*Exercise details*
Reproduce, word for word, only the lines from the one containing "extrude(amount=8.0, mode=Mode.SUBTRACT)" through the one containing "if empty is", both included.

*Entries provided*
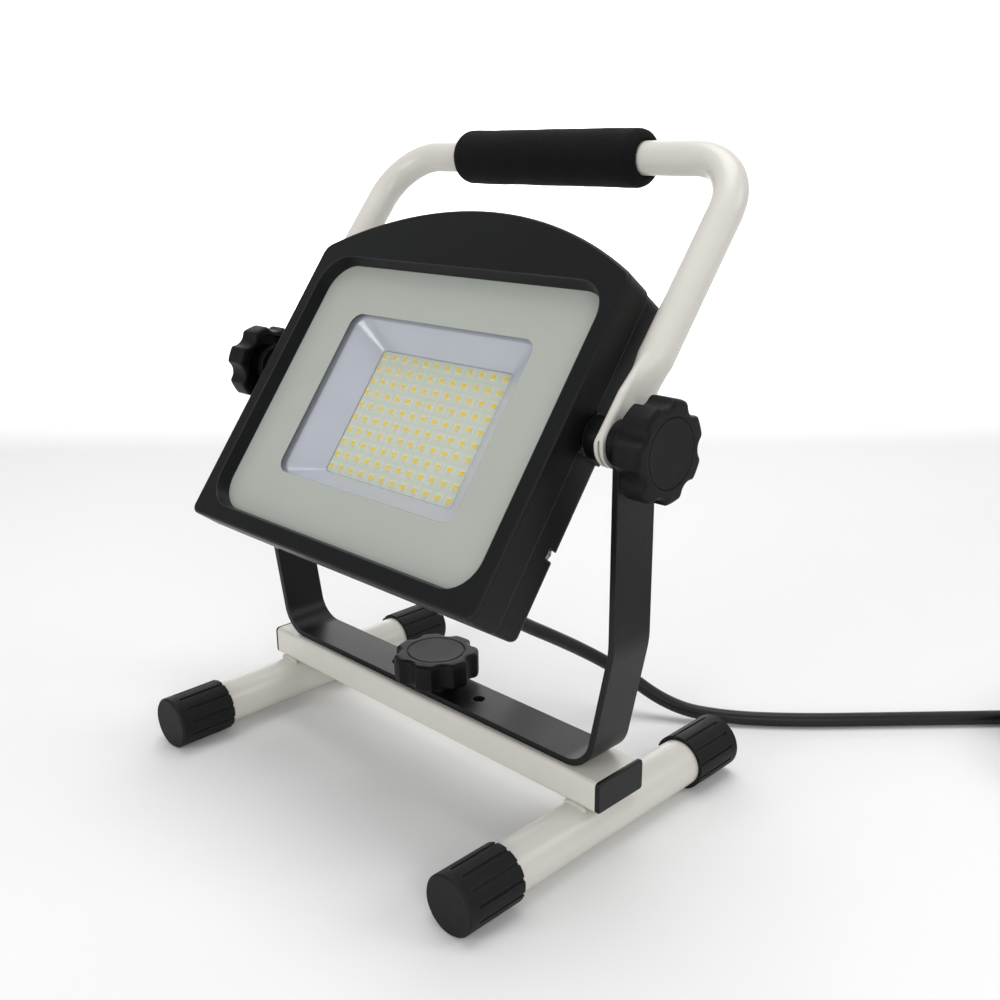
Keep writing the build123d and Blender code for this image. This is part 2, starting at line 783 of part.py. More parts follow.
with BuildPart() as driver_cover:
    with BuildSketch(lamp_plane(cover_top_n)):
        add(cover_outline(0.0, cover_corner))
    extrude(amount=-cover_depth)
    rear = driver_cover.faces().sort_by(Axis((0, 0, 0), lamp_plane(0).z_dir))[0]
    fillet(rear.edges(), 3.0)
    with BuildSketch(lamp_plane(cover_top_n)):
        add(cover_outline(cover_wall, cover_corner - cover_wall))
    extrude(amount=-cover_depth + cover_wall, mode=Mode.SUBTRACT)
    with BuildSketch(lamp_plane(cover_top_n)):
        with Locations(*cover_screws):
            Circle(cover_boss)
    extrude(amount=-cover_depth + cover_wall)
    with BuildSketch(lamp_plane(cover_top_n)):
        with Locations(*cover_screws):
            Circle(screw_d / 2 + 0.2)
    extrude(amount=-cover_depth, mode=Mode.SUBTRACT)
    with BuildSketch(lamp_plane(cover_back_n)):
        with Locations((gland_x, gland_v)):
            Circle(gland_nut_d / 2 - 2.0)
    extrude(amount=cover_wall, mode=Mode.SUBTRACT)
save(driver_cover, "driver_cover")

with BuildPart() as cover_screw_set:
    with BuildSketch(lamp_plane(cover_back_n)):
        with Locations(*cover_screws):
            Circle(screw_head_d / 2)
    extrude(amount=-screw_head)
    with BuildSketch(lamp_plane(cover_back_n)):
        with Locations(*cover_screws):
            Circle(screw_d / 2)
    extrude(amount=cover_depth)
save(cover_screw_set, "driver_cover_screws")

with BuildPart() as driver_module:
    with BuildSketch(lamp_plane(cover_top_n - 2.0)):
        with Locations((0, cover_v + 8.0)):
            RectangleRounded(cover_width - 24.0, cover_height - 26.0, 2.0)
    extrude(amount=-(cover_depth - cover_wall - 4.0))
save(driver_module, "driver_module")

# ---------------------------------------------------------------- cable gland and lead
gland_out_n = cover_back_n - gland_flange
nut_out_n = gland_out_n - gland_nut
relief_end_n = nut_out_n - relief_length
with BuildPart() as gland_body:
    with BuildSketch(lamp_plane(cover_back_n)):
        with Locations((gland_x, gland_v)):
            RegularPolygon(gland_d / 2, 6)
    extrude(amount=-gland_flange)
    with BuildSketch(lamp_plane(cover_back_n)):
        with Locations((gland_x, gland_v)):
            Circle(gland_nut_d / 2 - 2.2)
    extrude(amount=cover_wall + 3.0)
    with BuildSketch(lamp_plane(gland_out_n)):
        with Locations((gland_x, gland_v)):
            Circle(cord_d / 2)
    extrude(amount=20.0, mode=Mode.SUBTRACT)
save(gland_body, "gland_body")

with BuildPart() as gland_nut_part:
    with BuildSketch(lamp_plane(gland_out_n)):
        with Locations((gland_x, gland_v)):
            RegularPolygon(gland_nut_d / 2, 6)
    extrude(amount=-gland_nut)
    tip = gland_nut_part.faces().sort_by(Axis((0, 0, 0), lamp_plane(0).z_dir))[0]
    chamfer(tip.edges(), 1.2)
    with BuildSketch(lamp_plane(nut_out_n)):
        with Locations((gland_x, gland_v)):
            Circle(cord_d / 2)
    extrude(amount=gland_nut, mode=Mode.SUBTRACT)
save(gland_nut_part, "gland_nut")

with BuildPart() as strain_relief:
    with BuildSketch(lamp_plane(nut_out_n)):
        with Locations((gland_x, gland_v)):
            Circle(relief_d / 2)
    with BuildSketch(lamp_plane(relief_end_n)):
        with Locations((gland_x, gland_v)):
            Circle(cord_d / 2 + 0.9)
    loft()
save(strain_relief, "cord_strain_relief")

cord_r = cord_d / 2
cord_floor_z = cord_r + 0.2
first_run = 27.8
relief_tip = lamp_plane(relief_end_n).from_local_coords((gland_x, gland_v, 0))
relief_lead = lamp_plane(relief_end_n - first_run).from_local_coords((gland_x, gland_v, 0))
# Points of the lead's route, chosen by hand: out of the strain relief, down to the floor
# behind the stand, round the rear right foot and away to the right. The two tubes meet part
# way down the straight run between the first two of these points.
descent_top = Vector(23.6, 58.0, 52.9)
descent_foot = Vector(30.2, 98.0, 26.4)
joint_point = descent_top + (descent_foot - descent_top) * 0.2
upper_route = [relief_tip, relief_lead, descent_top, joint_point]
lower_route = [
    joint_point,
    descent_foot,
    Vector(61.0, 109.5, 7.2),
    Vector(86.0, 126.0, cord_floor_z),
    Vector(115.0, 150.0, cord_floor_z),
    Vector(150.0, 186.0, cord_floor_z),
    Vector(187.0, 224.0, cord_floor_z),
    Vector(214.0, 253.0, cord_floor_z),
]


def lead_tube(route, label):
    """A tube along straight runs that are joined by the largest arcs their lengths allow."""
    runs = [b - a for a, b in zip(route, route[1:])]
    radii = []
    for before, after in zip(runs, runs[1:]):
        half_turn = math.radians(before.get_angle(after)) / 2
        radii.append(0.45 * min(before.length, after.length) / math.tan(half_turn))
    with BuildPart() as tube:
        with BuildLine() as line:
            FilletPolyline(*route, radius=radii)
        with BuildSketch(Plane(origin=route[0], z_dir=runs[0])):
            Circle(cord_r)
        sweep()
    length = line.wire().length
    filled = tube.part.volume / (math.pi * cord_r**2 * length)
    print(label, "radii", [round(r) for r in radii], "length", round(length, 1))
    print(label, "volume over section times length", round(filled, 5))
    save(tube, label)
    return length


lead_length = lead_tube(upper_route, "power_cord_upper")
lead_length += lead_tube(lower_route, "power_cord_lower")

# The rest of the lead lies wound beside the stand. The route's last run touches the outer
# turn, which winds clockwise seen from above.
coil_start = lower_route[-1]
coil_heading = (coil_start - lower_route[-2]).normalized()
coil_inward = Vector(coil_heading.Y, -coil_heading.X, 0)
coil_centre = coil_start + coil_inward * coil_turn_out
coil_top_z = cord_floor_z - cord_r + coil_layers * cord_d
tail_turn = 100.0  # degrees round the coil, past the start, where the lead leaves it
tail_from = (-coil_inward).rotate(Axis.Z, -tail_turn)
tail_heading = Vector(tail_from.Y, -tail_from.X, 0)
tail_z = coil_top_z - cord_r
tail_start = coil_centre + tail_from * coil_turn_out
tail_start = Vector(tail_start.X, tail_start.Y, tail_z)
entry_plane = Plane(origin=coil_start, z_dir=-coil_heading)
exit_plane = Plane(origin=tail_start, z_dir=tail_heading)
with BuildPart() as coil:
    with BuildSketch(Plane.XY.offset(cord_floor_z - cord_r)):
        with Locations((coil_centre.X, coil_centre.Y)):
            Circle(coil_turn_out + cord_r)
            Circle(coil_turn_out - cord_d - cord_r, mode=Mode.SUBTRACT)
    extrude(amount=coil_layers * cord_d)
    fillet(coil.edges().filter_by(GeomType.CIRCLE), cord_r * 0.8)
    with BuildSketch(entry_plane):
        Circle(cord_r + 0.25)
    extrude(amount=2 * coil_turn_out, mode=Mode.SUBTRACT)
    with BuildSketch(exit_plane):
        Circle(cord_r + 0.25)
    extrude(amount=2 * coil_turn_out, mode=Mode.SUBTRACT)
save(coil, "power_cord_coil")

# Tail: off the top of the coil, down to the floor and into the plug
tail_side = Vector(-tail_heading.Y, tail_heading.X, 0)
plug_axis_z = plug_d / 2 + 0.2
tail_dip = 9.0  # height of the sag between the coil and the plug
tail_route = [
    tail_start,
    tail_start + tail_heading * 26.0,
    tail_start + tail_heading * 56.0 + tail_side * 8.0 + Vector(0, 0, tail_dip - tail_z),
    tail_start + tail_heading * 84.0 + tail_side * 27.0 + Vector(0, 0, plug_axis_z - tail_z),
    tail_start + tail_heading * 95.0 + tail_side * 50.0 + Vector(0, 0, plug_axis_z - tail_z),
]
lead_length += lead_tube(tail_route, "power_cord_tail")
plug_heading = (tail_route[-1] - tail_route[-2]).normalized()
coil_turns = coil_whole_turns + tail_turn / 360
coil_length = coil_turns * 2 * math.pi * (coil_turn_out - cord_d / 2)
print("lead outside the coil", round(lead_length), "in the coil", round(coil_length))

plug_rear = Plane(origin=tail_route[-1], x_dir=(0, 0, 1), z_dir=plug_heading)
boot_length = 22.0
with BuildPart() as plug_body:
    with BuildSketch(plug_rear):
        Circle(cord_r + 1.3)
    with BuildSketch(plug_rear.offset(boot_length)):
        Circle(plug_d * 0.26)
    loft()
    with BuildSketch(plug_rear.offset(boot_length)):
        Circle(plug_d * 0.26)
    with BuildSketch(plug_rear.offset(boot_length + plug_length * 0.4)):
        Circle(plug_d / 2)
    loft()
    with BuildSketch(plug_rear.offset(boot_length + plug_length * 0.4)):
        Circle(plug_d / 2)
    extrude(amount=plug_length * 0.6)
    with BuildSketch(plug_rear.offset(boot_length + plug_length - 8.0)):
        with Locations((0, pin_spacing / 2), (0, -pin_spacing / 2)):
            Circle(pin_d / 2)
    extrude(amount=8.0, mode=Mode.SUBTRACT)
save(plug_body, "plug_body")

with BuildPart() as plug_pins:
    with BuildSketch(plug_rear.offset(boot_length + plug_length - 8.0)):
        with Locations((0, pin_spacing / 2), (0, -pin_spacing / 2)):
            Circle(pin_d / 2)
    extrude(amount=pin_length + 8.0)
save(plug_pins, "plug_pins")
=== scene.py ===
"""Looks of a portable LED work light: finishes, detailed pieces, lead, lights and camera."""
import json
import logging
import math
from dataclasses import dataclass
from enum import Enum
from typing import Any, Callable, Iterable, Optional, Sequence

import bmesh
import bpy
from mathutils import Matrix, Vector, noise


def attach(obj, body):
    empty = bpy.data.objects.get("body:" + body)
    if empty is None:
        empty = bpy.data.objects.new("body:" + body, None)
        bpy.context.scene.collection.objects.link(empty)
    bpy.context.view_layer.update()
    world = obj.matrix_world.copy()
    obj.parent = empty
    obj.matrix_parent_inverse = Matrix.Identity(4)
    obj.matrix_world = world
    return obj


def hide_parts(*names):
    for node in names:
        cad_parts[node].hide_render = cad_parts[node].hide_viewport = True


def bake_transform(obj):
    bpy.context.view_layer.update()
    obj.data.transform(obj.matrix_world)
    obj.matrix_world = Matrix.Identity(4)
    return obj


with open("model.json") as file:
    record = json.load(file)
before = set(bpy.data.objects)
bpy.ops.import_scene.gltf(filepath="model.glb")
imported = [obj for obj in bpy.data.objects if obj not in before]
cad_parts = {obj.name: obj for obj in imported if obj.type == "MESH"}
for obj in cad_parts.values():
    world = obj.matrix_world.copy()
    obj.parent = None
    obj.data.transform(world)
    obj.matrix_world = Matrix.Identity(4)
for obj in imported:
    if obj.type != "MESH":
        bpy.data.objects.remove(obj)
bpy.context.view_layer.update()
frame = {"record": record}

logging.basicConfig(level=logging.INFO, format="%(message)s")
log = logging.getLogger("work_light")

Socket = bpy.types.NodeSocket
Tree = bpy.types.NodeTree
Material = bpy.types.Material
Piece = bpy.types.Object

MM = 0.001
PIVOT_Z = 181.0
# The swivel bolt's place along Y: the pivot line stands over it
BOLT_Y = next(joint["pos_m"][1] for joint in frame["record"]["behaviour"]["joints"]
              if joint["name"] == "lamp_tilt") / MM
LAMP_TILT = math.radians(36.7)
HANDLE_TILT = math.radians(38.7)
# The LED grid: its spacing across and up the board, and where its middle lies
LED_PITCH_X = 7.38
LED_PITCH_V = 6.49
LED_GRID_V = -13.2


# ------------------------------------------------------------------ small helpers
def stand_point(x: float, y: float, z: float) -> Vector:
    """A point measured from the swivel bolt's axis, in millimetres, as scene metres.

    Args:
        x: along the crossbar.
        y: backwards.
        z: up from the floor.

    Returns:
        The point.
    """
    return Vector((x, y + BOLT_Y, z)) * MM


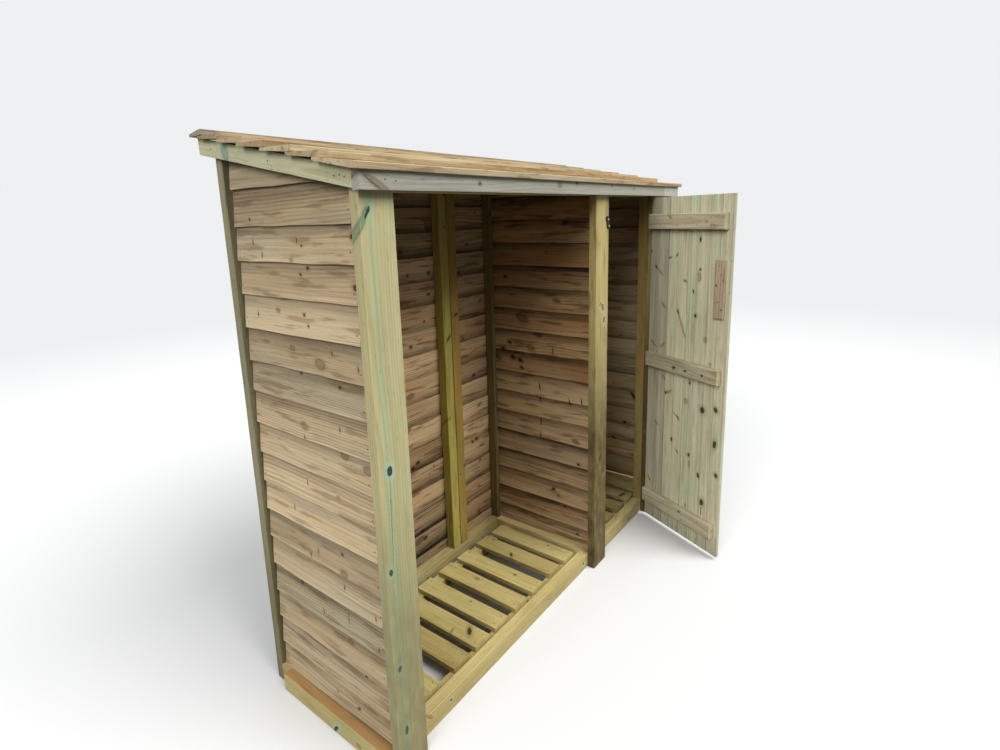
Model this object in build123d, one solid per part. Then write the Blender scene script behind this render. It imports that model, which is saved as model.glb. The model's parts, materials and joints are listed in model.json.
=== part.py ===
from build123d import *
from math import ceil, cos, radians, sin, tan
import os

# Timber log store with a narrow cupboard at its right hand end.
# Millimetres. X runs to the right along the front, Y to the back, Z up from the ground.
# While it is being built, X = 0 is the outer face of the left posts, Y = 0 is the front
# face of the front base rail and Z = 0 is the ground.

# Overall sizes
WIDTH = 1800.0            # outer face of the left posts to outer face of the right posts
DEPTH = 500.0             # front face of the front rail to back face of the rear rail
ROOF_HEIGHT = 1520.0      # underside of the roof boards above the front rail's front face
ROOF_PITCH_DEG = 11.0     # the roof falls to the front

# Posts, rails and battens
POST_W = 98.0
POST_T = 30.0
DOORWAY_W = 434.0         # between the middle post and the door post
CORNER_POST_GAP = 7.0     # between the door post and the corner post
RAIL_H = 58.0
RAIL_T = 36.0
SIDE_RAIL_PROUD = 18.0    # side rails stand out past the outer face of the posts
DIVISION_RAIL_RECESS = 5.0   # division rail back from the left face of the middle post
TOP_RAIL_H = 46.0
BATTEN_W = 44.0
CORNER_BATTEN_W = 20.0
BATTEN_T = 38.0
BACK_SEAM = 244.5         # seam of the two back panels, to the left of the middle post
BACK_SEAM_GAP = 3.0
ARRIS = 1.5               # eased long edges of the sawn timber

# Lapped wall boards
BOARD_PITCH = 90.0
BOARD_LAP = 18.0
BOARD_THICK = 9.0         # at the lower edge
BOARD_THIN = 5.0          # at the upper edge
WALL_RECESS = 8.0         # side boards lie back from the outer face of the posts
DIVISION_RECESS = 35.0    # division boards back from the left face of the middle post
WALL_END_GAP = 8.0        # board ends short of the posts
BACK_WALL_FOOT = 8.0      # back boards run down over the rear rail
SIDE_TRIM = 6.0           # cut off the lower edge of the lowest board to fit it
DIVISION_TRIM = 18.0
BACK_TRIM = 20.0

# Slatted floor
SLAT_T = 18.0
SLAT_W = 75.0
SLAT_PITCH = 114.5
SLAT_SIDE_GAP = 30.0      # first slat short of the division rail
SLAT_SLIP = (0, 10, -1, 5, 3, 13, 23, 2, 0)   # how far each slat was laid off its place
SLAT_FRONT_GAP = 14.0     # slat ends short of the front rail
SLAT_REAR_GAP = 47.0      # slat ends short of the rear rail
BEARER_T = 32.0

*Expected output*
    extrude(amount=8.0, mode=Mode.SUBTRACT)
save(plug_body, "plug_body")

with BuildPart() as plug_pins:
    with BuildSketch(plug_rear.offset(boot_length + plug_length - 8.0)):
        with Locations((0, pin_spacing / 2), (0, -pin_spacing / 2)):
            Circle(pin_d / 2)
    extrude(amount=pin_length + 8.0)
save(plug_pins, "plug_pins")
=== scene.py ===
"""Looks of a portable LED work light: finishes, detailed pieces, lead, lights and camera."""
import json
import logging
import math
from dataclasses import dataclass
from enum import Enum
from typing import Any, Callable, Iterable, Optional, Sequence

import bmesh
import bpy
from mathutils import Matrix, Vector, noise


def attach(obj, body):
    empty = bpy.data.objects.get("body:" + body)
    if empty is None:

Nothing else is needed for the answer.